A estratégia de Smithson para abordar as formações geológicas é decisiva em sua obra. O ponto de partida, dada a noção da crosta terrestre como constituída por matéria em estado indiferenciado e fragmentado, são os estratos convulsionados. Ele visa configurações resultantes de movimentações geológicas ou da exploração industrial. Sítios, geralmente minas ou pedreiras abandonadas, que evidenciam grandes perturbações topográficas. Formações já profundamente afetadas por dinâmicas geomorfológicas de muito longo prazo e por escavações mais recentes. Movimentos –naturais ou industriais– de perturbação e desequilíbrio. Enchentes, deslizamentos, vulcões, glaciações, pedreiras, minas. Espaços heterogêneos e descontínuos.

Smithson escolhe sítios configurados por massificações geológicas na forma de acumulações provocadas por glaciares, fluxos vulcânicos ou espraiamentos. Processos geomorfológicos que ocorrem durante longos períodos de tempo: fluxos e inundações de erosão aluvial (provocados por água) e coluvial (provocados por gravidade). A referência a esses processos geomorfológicos instáveis determina os princípios e o modus operandi dos seus projetos. Ele fazia estudos da mineralogia dos locais, determinando sua composição e recolhendo amostras. Os levantamentos realizados nos lugares (sites) são então apresentados em exposições –feitas com material recolhido, desenhos, cartografia, fotos, textos–, o não-lugar (“nonsites”).

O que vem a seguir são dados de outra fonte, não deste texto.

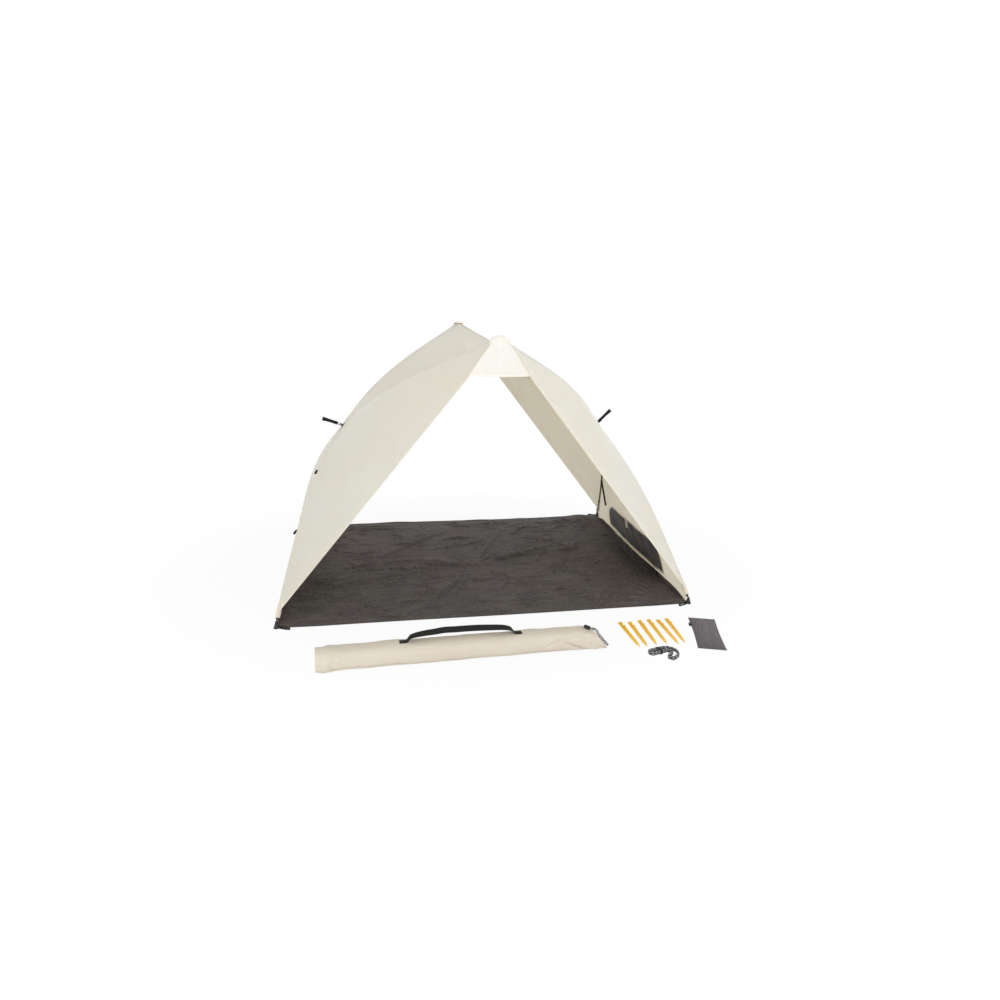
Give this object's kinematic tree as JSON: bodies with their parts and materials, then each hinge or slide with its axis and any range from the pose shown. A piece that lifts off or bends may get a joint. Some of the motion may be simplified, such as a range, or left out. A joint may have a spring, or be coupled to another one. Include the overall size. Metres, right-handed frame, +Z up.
{
  "type": "pop_up_sun_shelter",
  "caption": "Pop-up sun shelter with folding side hubs, a saddle roof, mesh windows and a dark groundsheet, with its carry bag, pegs, guy line and pouch laid out in front.",
  "frame": {"origin": "middle of the groundsheet, on its underside", "axes": "+X to the right of someone looking in at the front, +Y to the rear, +Z up"},
  "size_m": [2.2661, 2.1983, 1.4289],
  "materials": {
    "canopy_cloth": "stone-beige coated polyester, semi-matt",
    "hood_cloth": "pale translucent polyester",
    "groundsheet_cloth": "dark grey coated woven sheet, creased",
    "window_mesh": "fine black mesh",
    "black_fibreglass": "pultruded fibreglass, black",
    "black_moulding": "moulded nylon, black",
    "black_webbing": "woven polyester webbing",
    "bag_cloth": "beige woven polyester",
    "yellow_plastic": "moulded yellow plastic",
    "guy_cord": "braided cord, black with pale flecks",
    "pouch_cloth": "dark grey woven polyester"
  },
  "bodies": {
    "groundsheet_and_kit": {"groundsheet": "groundsheet_cloth", "front_left_foot": "black_moulding", "front_left_stake_loop": "black_webbing", "carry_bag": "bag_cloth", "bag_handle": "black_webbing", "bag_cord_lock": "black_moulding", "ground_peg_1": "yellow_plastic", "ground_peg_2": "yellow_plastic", "ground_peg_3": "yellow_plastic", "ground_peg_4": "yellow_plastic", "ground_peg_5": "yellow_plastic", "ground_peg_6": "yellow_plastic", "guy_line_hank": "guy_cord", "hank_tie": "black_webbing", "peg_pouch": "pouch_cloth", "pouch_cord_lock": "black_moulding"},
    "front_left_upper_rod": {"front_left_upper_rod": "black_fibreglass", "front_left_upper_rod_hub_end": "black_moulding"},
    "front_left_lower_rod": {"front_left_lower_rod": "black_fibreglass", "front_left_lower_rod_hub_end": "black_moulding", "front_left_panel": "canopy_cloth"},
    "rear_left_upper_rod": {"rear_left_upper_rod": "black_fibreglass", "rear_left_upper_rod_hub_end": "black_moulding", "rear_peak_connector": "black_moulding", "rear_hood": "hood_cloth"},
    "rear_left_lower_rod": {"rear_left_lower_rod": "black_fibreglass", "rear_left_lower_rod_hub_end": "black_moulding", "rear_left_foot": "black_moulding", "rear_left_stake_loop": "black_webbing", "left_wall": "canopy_cloth", "left_window": "window_mesh", "rear_left_panel": "canopy_cloth"},
    "front_right_upper_rod": {"front_right_upper_rod": "black_fibreglass", "front_right_upper_rod_hub_end": "black_moulding"},
    "front_right_lower_rod": {"front_right_lower_rod": "black_fibreglass", "front_right_lower_rod_hub_end": "black_moulding", "front_right_foot": "black_moulding", "front_right_stake_loop": "black_webbing", "front_right_panel": "canopy_cloth"},
    "rear_right_upper_rod": {"rear_right_upper_rod": "black_fibreglass", "rear_right_upper_rod_hub_end": "black_moulding"},
    "rear_right_lower_rod": {"rear_right_lower_rod": "black_fibreglass", "rear_right_lower_rod_hub_end": "black_moulding", "rear_right_foot": "black_moulding", "rear_right_stake_loop": "black_webbing", "right_wall": "canopy_cloth", "right_window": "window_mesh", "right_pocket": "window_mesh", "rear_right_panel": "canopy_cloth"},
    "left_hub": {"left_hub": "black_moulding", "left_strap_anchor": "black_moulding", "left_pull_strap": "black_webbing"},
    "right_hub": {"right_hub": "black_moulding", "right_strap_anchor": "black_moulding", "right_pull_strap": "black_webbing"},
    "front_peak": {"front_peak_connector": "black_moulding", "front_hood": "hood_cloth", "left_roof_panel": "canopy_cloth", "right_roof_panel": "canopy_cloth"}
  },
  "joints": [
    {"name": "front_left_foot_pivot", "type": "hinge", "parent": "groundsheet_and_kit", "child": "front_left_lower_rod", "pos_m": [-1.1, -0.7875, 0.03], "axis": [-0.076, 0.8702, 0.4868], "range_deg": [0, 103.51], "deforming": ["front_left_panel", "front_right_panel", "rear_left_panel", "rear_right_panel", "left_roof_panel", "right_roof_panel", "front_hood", "rear_hood", "left_wall", "right_wall", "left_window", "right_window", "right_pocket", "left_pull_strap", "right_pull_strap", "groundsheet"]},
    {"name": "left_hub_on_front_lower_rod", "type": "hinge", "parent": "front_left_lower_rod", "child": "left_hub", "pos_m": [-0.77056, -0.02015, 0.84439], "axis": [-0.4099, 0.7408, -0.5322], "range_deg": [-95.86, 0]},
    {"name": "front_left_upper_rod_pin", "type": "hinge", "parent": "left_hub", "child": "front_left_upper_rod", "pos_m": [-0.74287, -0.01908, 0.88034], "axis": [-0.3882, -0.7716, -0.504], "range_deg": [0, 97.21]},
    {"name": "rear_left_upper_rod_pin", "type": "hinge", "parent": "left_hub", "child": "rear_left_upper_rod", "pos_m": [-0.74287, 0.01908, 0.88034], "axis": [0.3882, -0.7716, 0.504], "range_deg": [0, 97.21]},
    {"name": "rear_left_lower_rod_pin", "type": "hinge", "parent": "left_hub", "child": "rear_left_lower_rod", "pos_m": [-0.77056, 0.02015, 0.84439], "axis": [0.4099, 0.7408, 0.5322], "range_deg": [0, 95.86]},
    {"name": "front_peak_left_pin", "type": "hinge", "parent": "front_left_upper_rod", "child": "front_peak", "pos_m": [-0.013, -0.729, 1.405], "axis": [0, -0.3729, -0.9279], "range_deg": [-39.43, 0]},
    {"name": "front_peak_right_pin", "type": "hinge", "parent": "front_peak", "child": "front_right_upper_rod", "pos_m": [0.013, -0.729, 1.405], "axis": [0, -0.3729, -0.9279], "range_deg": [-39.43, 0]},
    {"name": "right_hub_on_front_upper_rod", "type": "hinge", "parent": "front_right_upper_rod", "child": "right_hub", "pos_m": [0.74287, -0.01908, 0.88034], "axis": [-0.3882, 0.7716, 0.504], "range_deg": [-97.21, 0]},
    {"name": "rear_right_upper_rod_pin", "type": "hinge", "parent": "right_hub", "child": "rear_right_upper_rod", "pos_m": [0.74287, 0.01908, 0.88034], "axis": [0.3882, 0.7716, -0.504], "range_deg": [0, 97.21]},
    {"name": "front_right_lower_rod_pin", "type": "hinge", "parent": "right_hub", "child": "front_right_lower_rod", "pos_m": [0.77056, -0.02015, 0.84439], "axis": [-0.4099, -0.7408, 0.5322], "range_deg": [0, 95.86]},
    {"name": "rear_right_lower_rod_pin", "type": "hinge", "parent": "right_hub", "child": "rear_right_lower_rod", "pos_m": [0.77056, 0.02015, 0.84439], "axis": [0.4099, -0.7408, -0.5322], "range_deg": [0, 95.86]}
  ],
  "couplings": [
    {"joint": "left_hub_on_front_lower_rod", "follows": "front_left_foot_pivot", "ratio": -0.92432},
    {"joint": "front_left_upper_rod_pin", "follows": "front_left_foot_pivot", "ratio": 0.93733},
    {"joint": "rear_left_upper_rod_pin", "follows": "front_left_foot_pivot", "ratio": 0.93733},
    {"joint": "rear_left_lower_rod_pin", "follows": "front_left_foot_pivot", "ratio": 0.92432},
    {"joint": "front_peak_left_pin", "follows": "front_left_foot_pivot", "ratio": -0.38018},
    {"joint": "front_peak_right_pin", "follows": "front_left_foot_pivot", "ratio": -0.38018},
    {"joint": "right_hub_on_front_upper_rod", "follows": "front_left_foot_pivot", "ratio": -0.93733},
    {"joint": "rear_right_upper_rod_pin", "follows": "front_left_foot_pivot", "ratio": 0.93733},
    {"joint": "front_right_lower_rod_pin", "follows": "front_left_foot_pivot", "ratio": 0.92432},
    {"joint": "rear_right_lower_rod_pin", "follows": "front_left_foot_pivot", "ratio": 0.92432}
  ]
}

Aqui, o recipiente é um dispositivo para apresentar processos de contenção de materiais não consolidados. Como um corte num terreno sedimentar. Os caixotes são vazados, compostos por lâminas horizontais que se assemelham aos estratos sobrepostos nesse tipo de formação geológica. Eles escoram o material disperso, sem, no entanto, suprimir o caráter fragmentado da massa ali depositada. No “nonsite”, o recipiente assegura –de modo conceitual, estético– a estabilização do sítio, ele próprio transformado num caos de materiais revolvidos por operações industriais.